5 Things Nobody Tells You About ADUs
5 Things Nobody Tells You About ADUs
With the changes in the laws from 2020 in California, the ADUs became increasingly popular. They have an exciting return on being destined for rent. Also, if it´s used to hold a family member, the mortgage payment’s monthly cost is much less than apartment rent.
Although not all that shines is gold, building an ADU requires a significant investment, more than a home remodeling. In the middle of an ADU construction, you may find yourself with surprise costs, so that this does not happen to you; we list a series of 5 costs to take into account.
1) Impact fees.
These are rates that the government stipulates to support improvements, services, and public facilities affected by the population increase. These rates have always existed and applied to all constructions. With the changes starting in 2020, the good news is that ADUs of less than 750 square feet will not have to pay.
It is crucial to keep it in mind because the state says where a single-family residence is located, an 800 square foot ADU can be built. And the thing is that for those 50 square feet of difference, your ADU costs will increase several thousand dollars in fees.
It is worth mentioning that the rates are also calculated based on your main house’s rates if built today, which means that the price per square feet of the ADU will be paid like the main house. As this is often difficult to calculate, many people build and wait for the city to review the plans and then know how much they have to pay. The issue is that if your budget is tight, it will not be pleasant at all the moment when you have expenses close to $ 10,000 just for 50 square feet, which really in the day to day you would not feel the difference of having them or not.
Our advice? Build no more than 750 square feet!
2) The direction of expansion matters!
Pay attention to your roof’s slope because even if it does not look like it is usually more expensive to expand to the sides than to do it towards the front or back.
There are two main reasons:
# 1. It is common for garage roofs to slope to one side. In that case, the side walls will support the structure. So when it is extended to that side, the wall will have to be reinforced a lot so that it continues to hold its load, making a new roof much less convenient. On the other hand, going to the front does not have that problem since having a large opening does not need to do a wall demonstration, and it would save money. Something similar happens when expanding backward; the difference is that a wall demonstration will be necessary without load support.
# 2. As we mentioned before, having to replace the roof is not convenient, and when expanding to one side, it will be necessary to do so to modify it to have a gable. The costs to carry out an expansion for a gable roof are much higher than continuing a roof pitched in the same direction. So to keep your ADU costs down, whenever possible, expand your garage from the front or back.

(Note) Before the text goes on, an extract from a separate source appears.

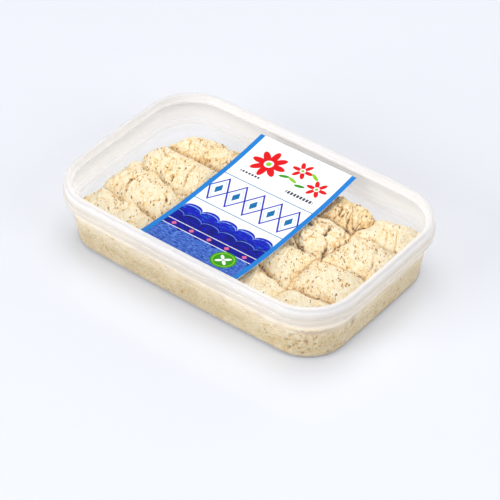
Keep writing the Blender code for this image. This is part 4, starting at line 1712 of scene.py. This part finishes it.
@dataclass
class Studio:
    """Plain pale floor, soft light and the camera."""

    azimuth: float = 38.52
    elevation: float = 40.23
    roll: float = -0.16
    target: tuple = (15.36 * MM, -17.29 * MM, 20.0 * MM)
    distance: float = 1.16575
    lens: float = 169.94
    floor_size: float = 6.0
    horizon: float = 0.93
    zenith: float = 0.14
    floor_glow: float = 0.26
    lamps: tuple = (
        ("overhead_softbox", (-0.12, 0.20, 1.50), 1.0, 11.5),
        ("front_softbox", (-0.55, -1.40, 0.60), 0.9, 18.5),
        ("right_softbox", (1.40, 0.0, 0.85), 0.9, 10.5),
        ("back_softbox", (0.20, 1.45, 0.80), 0.9, 4.0),
    )

    def build(self) -> None:
        """Build the floor, the lights and the camera."""
        self.floor()
        self.sky()
        for name, place, size, power in self.lamps:
            self.lamp(name, place, size, power)
        self.camera()

    def floor(self) -> None:
        """Build the floor, a pale, slightly glossy board that is lit a little from below."""
        mesh = bmesh.new()
        bmesh.ops.create_grid(mesh, x_segments=1, y_segments=1, size=self.floor_size / 2)
        data = bpy.data.meshes.new("floor_board")
        mesh.to_mesh(data)
        mesh.free()
        material, wiring, shader, _ = new_material("pale_board")
        wiring.set(shader.inputs["Base Color"], (0.55, 0.568, 0.61))
        shader.inputs["Emission Color"].default_value = (0.955, 0.965, 1.0, 1.0)
        shader.inputs["Emission Strength"].default_value = self.floor_glow
        place = wiring.add("ShaderNodeTexCoord").outputs["Object"]
        wiring.set(shader.inputs["Roughness"], wiring.smooth(wiring.noise(place, 6.0), 0.3, 0.7, 0.05, 0.09))
        shader.inputs["IOR"].default_value = 1.38
        data.materials.append(material)
        item = placed("floor_board", data)

    def sky(self) -> None:
        """Fill the surroundings with pale light, brightest at the horizon."""
        world = bpy.data.worlds.new("studio")
        world.use_nodes = True
        ground = world.node_tree.nodes["Background"]
        wiring = Wiring(world.node_tree)
        way = wiring.add("ShaderNodeTexCoord").outputs["Generated"]
        up = wiring.add("ShaderNodeSeparateXYZ", {0: way}).outputs[2]
        wiring.set(ground.inputs["Color"], (0.96, 0.97, 1.0))
        wiring.set(ground.inputs["Strength"], wiring.smooth(up, 0.0, 0.9, self.horizon, self.zenith))
        bpy.context.scene.world = world

    def lamp(self, name: str, place: tuple, size: float, power: float) -> None:
        """Hang one soft lamp that faces the tub.

        Args:
            name: name of the lamp.
            place: where it hangs.
            size: side of its square face.
            power: watts.
        """
        data = bpy.data.lights.new(name, "AREA")
        data.shape = "SQUARE"
        data.size = size
        data.energy = power
        item = placed(name, data)
        item.location = place
        item.rotation_euler = (-Vector(place)).to_track_quat("-Z", "Y").to_euler()

    def camera(self) -> None:
        """Place the camera."""
        azimuth, elevation = math.radians(self.azimuth), math.radians(self.elevation)
        back = Vector((math.sin(azimuth) * math.cos(elevation), -math.cos(azimuth) * math.cos(elevation),
                       math.sin(elevation)))
        data = bpy.data.cameras.new("camera")
        data.lens = self.lens
        data.sensor_width = 36.0
        data.clip_start = 0.05
        data.clip_end = 20.0
        item = placed("camera", data)
        item.location = Vector(self.target) + back * self.distance
        turn = (-back).to_track_quat("-Z", "Y") @ Euler((0.0, 0.0, math.radians(self.roll))).to_quaternion()
        item.rotation_euler = turn.to_euler()
        bpy.context.scene.camera = item
        bpy.context.scene.view_settings.view_transform = "Standard"


def settle(item: bpy.types.Object, nodes: tuple[str, ...] = ()) -> None:
    """Let a finished piece ride on the tub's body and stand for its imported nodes.

    Args:
        item: the piece.
        nodes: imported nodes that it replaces.
    """
    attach(item, BODY)
    if nodes:
        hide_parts(*nodes)
    log.info("%s: %d faces", item.name, len(item.data.polygons))


def main() -> None:
    """Build the tub, lid, label and halva, then the studio round them."""
    logging.basicConfig(level=logging.INFO, format="%(name)s: %(message)s")
    mottle, smears = mottle_group(), handling_group()
    lid_low, lid_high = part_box("lid")
    outline = Outline(lid_high.x - lid_low.x, lid_high.y - lid_low.y)

    tub = TubShell(outline)
    settle(tub.shell("tub_shell", ClearPlastic("tub_plastic").build(smears)), ("tub",))

    lid = LidShell(outline, height=lid_high.z, skirt_bottom=lid_low.z)
    settle(lid.shell("lid_shell", ClearPlastic("lid_plastic").build(smears)), ("lid",))

    label = LabelSheet(lid)
    paper = PrintedPaper(label.width / MM, label.length / MM).build(smears)
    settle(label.build(paper), ("label",))

    fill = HalvaFill(tub)
    pieces = fill.build(HalvaFinish().build(mottle))
    for piece, block in zip(pieces, fill.blocks):
        settle(piece, (block.node,))

    hull = GrainFinish("sesame_hull", (0.62, 0.35, 0.10), (0.24, 0.11, 0.02), 0.9).build(mottle)
    crumb = GrainFinish("halva_crumb", (0.90, 0.76, 0.50), (0.66, 0.44, 0.22), 0.8).build(mottle)
    grains = (
        (Scatter("sesame_flecks", 1.25e5, (0.7 * MM, 2.5 * MM), 0.38, 5), hull, False),
        (Scatter("halva_crumbs", 1.0e5, (0.4 * MM, 1.1 * MM), 0.8, 9), crumb, True),
    )
    for scatter, material, crevices in grains:
        settle(scatter.build(fill.bed(pieces, crevices), math.radians(122.0), material))

    Studio().build()


if __name__ == "__main__":
    main()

3) Separate the utility meters.
If you are going to rent your ADU, it is good to have the utilities on separate meters, and if you do not plan to rent it now, think that it can happen in the future, and it is best that your tenant’s bills arrive separately from yours. Another reason could be if you plan to rent both the new ADU and the main home. Installing separate meters for utilities is indeed expensive. A separate electric meter alone may cost $ 2000- $ 5000 or more, but the reality is that it can save you many headaches or friction with tenants down the road.
Today there is the possibility of installing an aftermarket submeter that uses an app to show you exactly how much water, power, or gas the ADU tenant is using. Although this way, you will not receive a separate bill from the utility company, it will be easier to display the data and add your rent’s corresponding cost each month.
We recommend that you consider the expenses of the services division in the construction of your ADU, both for the reasons we mentioned before, as well as foreseeing the possibility that in the future, you may sell your ADU separately from the principal home. This is something to be reviewed in the laws to combat the need for affordable housing.
4) Newly built ADUs must have solar panels.
If the ADU is built from a garage conversion, this is not required, although consider it an option. For all ADUs that are new constructions, the placement of solar panels is a requirement, where the only exception is if the site has too much shade for the solar panels to be effective. An inspector will decide this, so do not spend unnecessary money until you are sure.
As we mentioned before, although it is not required, consider the installation of solar panels since in 2021 there is a tax credit of 26%, and it is guaranteed until 2022, so the extra cost of them would be what you save during the next two years. Charges related to system installation and maintenance, such as roof repair, storage batteries, and electrical panel upgrades, may also qualify for the rebate.